*EXERCISE*: The exercise asks for every line of the data to be reproduced exactly.

*STORED DATA*:

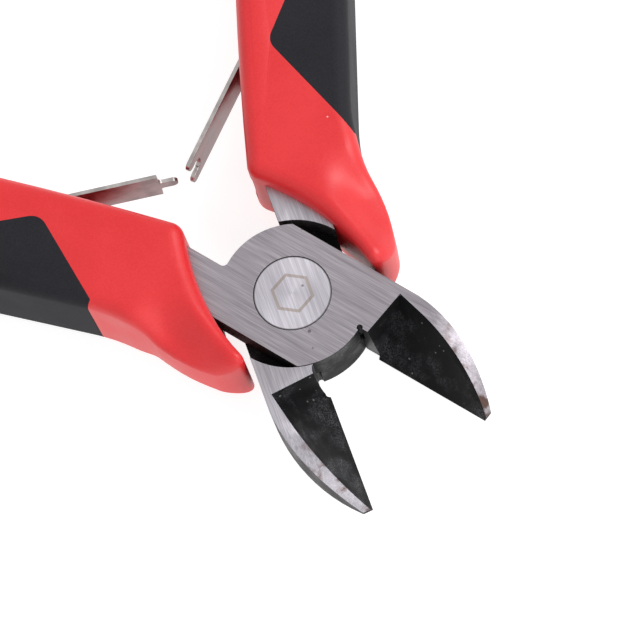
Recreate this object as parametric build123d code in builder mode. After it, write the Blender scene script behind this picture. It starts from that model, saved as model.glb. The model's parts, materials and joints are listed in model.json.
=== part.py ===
"""Mini diagonal cutting pliers: two forged halves in a lap joint, one rivet, two-colour grips, leaf springs.

Frame, in millimetres: +Z is the pivot axis, towards the rivet head. +Y bisects the open jaws and points to
their tips. The origin is on the pivot axis, in the joint's flush back plane, which holds both cutting edges.
The front half has its jaw at -X and its handle at +X, the back half the other way round.

Each half is drawn in its closed frame, jaw at +x and handle at -x, on a seat plane that holds half of the
opening. The front half's seat is turned over about Y, because its lap plate is the back half's turned over.
"""
from build123d import *
from math import asin, cos, degrees, radians, sin, sqrt, tan
import os

os.makedirs("parts", exist_ok=True)

# ---------------------------------------------------------------- driving dimensions
open_angle = 37.4            # between the two halves as modelled, at the springs' free opening

# joint
joint_thickness = 7.0
joint_half_width = 7.1
plate_front_radius = 8.9     # lap plate, on the jaws' side
plate_rear_radius = 8.5      # lap plate, on the handles' side
shoulder_clearance = 0.1     # of the shoulders round the other half's plate
lap_clearance = 0.04         # between the two lap faces
corner_relief_radius = 0.35  # undercut where the plate's rim runs into the jaw's root

# rivet
rivet_head_diameter = 9.0
rivet_head_height = 1.9
rivet_shank_diameter = 5.6
rivet_running_fit = 0.04     # all round the rivet in the front half
rivet_peen_diameter = 7.4
rivet_peen_height = 1.2

# jaws
jaw_length = 25.5            # pivot to tip
jaw_bow_length = 13.0        # of the bowed outer side, back from the tip
jaw_bow_radius = 20.3
tip_width = 1.2
tip_corner_radius = 0.4
edge_clearance = 0.02        # each cutting edge, from the centre line
edge_land = 0.15             # height of the blunt land left on the cutting edge
edge_start = 11.0
edge_lead_in = 0.15          # slope from the root's relief to the cutting edge
tip_slope = 0.1              # how far back the tip's flat end leans to the cutting edge
root_relief = 0.45           # the jaws' roots stand back from the centre line
nose_length = 11.5           # of the front face's curve down to the tip
nose_radius = 13.5
notch_radius = 1.15          # round notch at the root of the back half's cutting edge
notch_centre = (-0.15, 9.8)

# hollow ground into the front of each jaw
hollow_start = 9.5           # its two sections stand here and past the tip
hollow_width_root = 6.5      # on the joint's front plane
hollow_width_tip = 2.6
hollow_sag_root = 0.6        # how far the ground face dips below straight
hollow_sag_tip = 0.15
hollow_wall_top = 9.9        # the root wall, on the front plane at the centre line
hollow_wall_foot = 10.9      # and on the back plane
hollow_wall_skew = 0.12      # how much nearer the tip it lies per millimetre of width
cutter_margin = 1.0          # by which shapes that cut the jaw run past it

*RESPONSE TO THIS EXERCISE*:
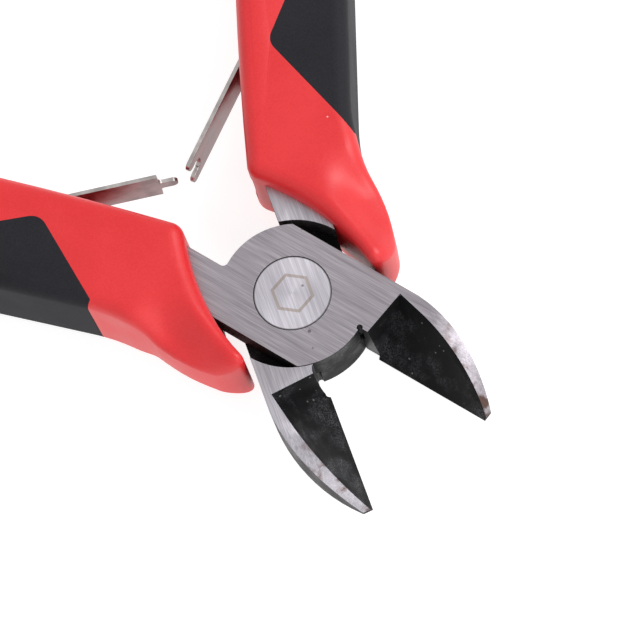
Recreate this object as parametric build123d code in builder mode. After it, write the Blender scene script behind this picture. It starts from that model, saved as model.glb. The model's parts, materials and joints are listed in model.json.
=== part.py ===
"""Mini diagonal cutting pliers: two forged halves in a lap joint, one rivet, two-colour grips, leaf springs.

Frame, in millimetres: +Z is the pivot axis, towards the rivet head. +Y bisects the open jaws and points to
their tips. The origin is on the pivot axis, in the joint's flush back plane, which holds both cutting edges.
The front half has its jaw at -X and its handle at +X, the back half the other way round.

Each half is drawn in its closed frame, jaw at +x and handle at -x, on a seat plane that holds half of the
opening. The front half's seat is turned over about Y, because its lap plate is the back half's turned over.
"""
from build123d import *
from math import asin, cos, degrees, radians, sin, sqrt, tan
import os

os.makedirs("parts", exist_ok=True)

# ---------------------------------------------------------------- driving dimensions
open_angle = 37.4            # between the two halves as modelled, at the springs' free opening

# joint
joint_thickness = 7.0
joint_half_width = 7.1
plate_front_radius = 8.9     # lap plate, on the jaws' side
plate_rear_radius = 8.5      # lap plate, on the handles' side
shoulder_clearance = 0.1     # of the shoulders round the other half's plate
lap_clearance = 0.04         # between the two lap faces
corner_relief_radius = 0.35  # undercut where the plate's rim runs into the jaw's root

# rivet
rivet_head_diameter = 9.0
rivet_head_height = 1.9
rivet_shank_diameter = 5.6
rivet_running_fit = 0.04     # all round the rivet in the front half
rivet_peen_diameter = 7.4
rivet_peen_height = 1.2

# jaws
jaw_length = 25.5            # pivot to tip
jaw_bow_length = 13.0        # of the bowed outer side, back from the tip
jaw_bow_radius = 20.3
tip_width = 1.2
tip_corner_radius = 0.4
edge_clearance = 0.02        # each cutting edge, from the centre line
edge_land = 0.15             # height of the blunt land left on the cutting edge
edge_start = 11.0
edge_lead_in = 0.15          # slope from the root's relief to the cutting edge
tip_slope = 0.1              # how far back the tip's flat end leans to the cutting edge
root_relief = 0.45           # the jaws' roots stand back from the centre line
nose_length = 11.5           # of the front face's curve down to the tip
nose_radius = 13.5
notch_radius = 1.15          # round notch at the root of the back half's cutting edge
notch_centre = (-0.15, 9.8)

# hollow ground into the front of each jaw
hollow_start = 9.5           # its two sections stand here and past the tip
hollow_width_root = 6.5      # on the joint's front plane
hollow_width_tip = 2.6
hollow_sag_root = 0.6        # how far the ground face dips below straight
hollow_sag_tip = 0.15
hollow_wall_top = 9.9        # the root wall, on the front plane at the centre line
hollow_wall_foot = 10.9      # and on the back plane
hollow_wall_skew = 0.12      # how much nearer the tip it lies per millimetre of width
cutter_margin = 1.0          # by which shapes that cut the jaw run past it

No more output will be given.